* START Data segment *

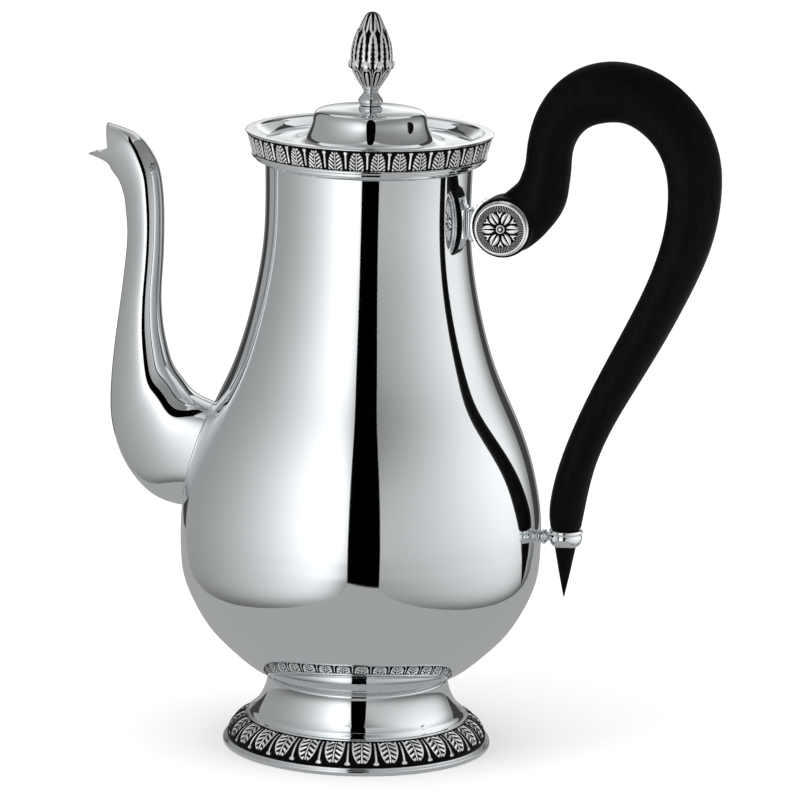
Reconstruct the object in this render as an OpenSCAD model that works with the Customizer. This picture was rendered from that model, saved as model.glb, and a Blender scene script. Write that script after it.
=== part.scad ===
// Silver coffee pot on a flared foot: swan-neck spout, ebonised scroll handle,
// lift-off lid with a bud finial.  Millimetres.  The pot stands on z = 0 with its
// axis on Z, the spout towards -X and the handle towards +X, all in the plane y = 0.

/* [Body] */
// Height of the plain lip above the table
rim_z = 235.4; // [200:0.1:260]
// Outer radius of the plain lip
rim_r = 46.5; // [40:0.1:55]
// Thickness of the raised silver sheet
wall = 1.0; // [0.6:0.1:2]
// Greatest radius of the pear-shaped body
belly_r = 68.1; // [55:0.1:80]
// Radius of the neck just under the leaf border
neck_r = 38.8; // [32:0.1:45]
// Holes of the strainer behind the spout
strainer_hole = 4.0; // [2:0.1:5]

/* [Foot] */
// Outer radius of the plinth ring that stands on the table
foot_r = 50.85; // [40:0.05:60]
// Height of the plinth ring
plinth_h = 2.0; // [1:0.1:5]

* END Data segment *

__What is asked__: Set down each line of the material verbatim, from the first line through the line that contains "plane y = 0.".

__Task output__:
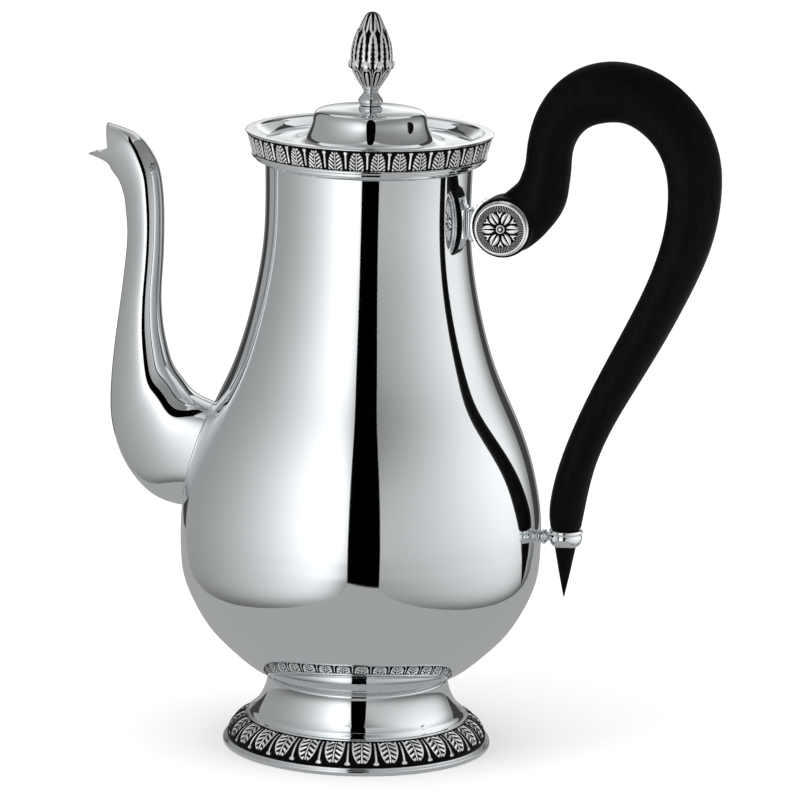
Reconstruct the object in this render as an OpenSCAD model that works with the Customizer. This picture was rendered from that model, saved as model.glb, and a Blender scene script. Write that script after it.
=== part.scad ===
// Silver coffee pot on a flared foot: swan-neck spout, ebonised scroll handle,
// lift-off lid with a bud finial.  Millimetres.  The pot stands on z = 0 with its
// axis on Z, the spout towards -X and the handle towards +X, all in the plane y = 0.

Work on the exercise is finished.